Week 08 also highlights the asymmetric impact of thermal retreat across the region. Systems with strong hydro and renewable portfolios experienced smooth price declines and stable operation. Systems with weaker flexibility relied more heavily on imports and cross-border balancing. This asymmetry suggests that thermal retreat will not proceed uniformly across SEE, but will be mediated by national resource endowments and grid strength.
Looking forward, the role of thermal generation in SEE is likely to become increasingly episodic. Gas units will operate fewer hours but remain critical during scarcity events. Coal will retreat more slowly where it underpins domestic adequacy, but its economic viability will continue to erode under carbon pricing and renewable competition.

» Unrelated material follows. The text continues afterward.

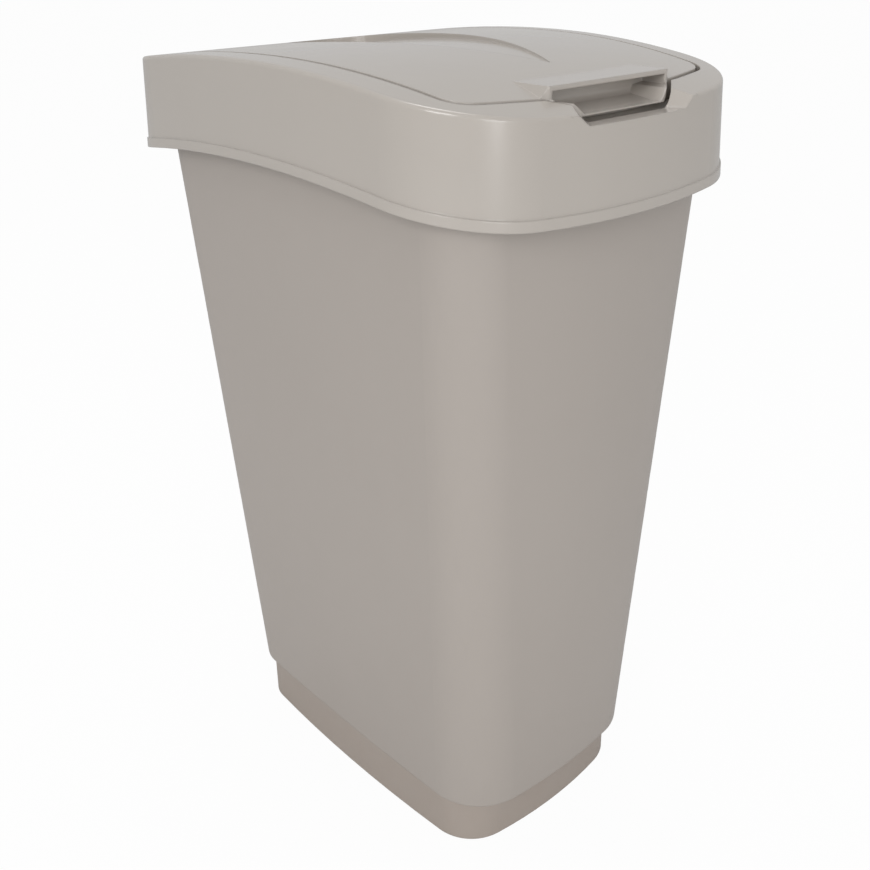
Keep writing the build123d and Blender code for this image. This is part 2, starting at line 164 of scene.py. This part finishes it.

For transmission system operators, the central lesson of Week 08 is not that thermal generation is becoming irrelevant, but that its function has changed fundamentally. Thermal plants no longer define normal operating conditions. They define emergency boundaries.
This transformation places greater emphasis on forecasting, reserve management and cross-border coordination. When thermal generation withdraws, the grid becomes the primary balancing mechanism. TSOs must therefore treat transmission availability, flexibility forecasting and contingency planning as core adequacy tools rather than secondary considerations.
Week 08 demonstrates that SEE can operate with sharply reduced thermal output under favorable conditions. It also implicitly warns that when those conditions reverse, the system will pivot back toward thermal reliance rapidly and forcefully. Understanding this duality is essential for TSOs navigating a power system where adequacy is no longer guaranteed by fuel, but negotiated hour by hour through flexibility and flows.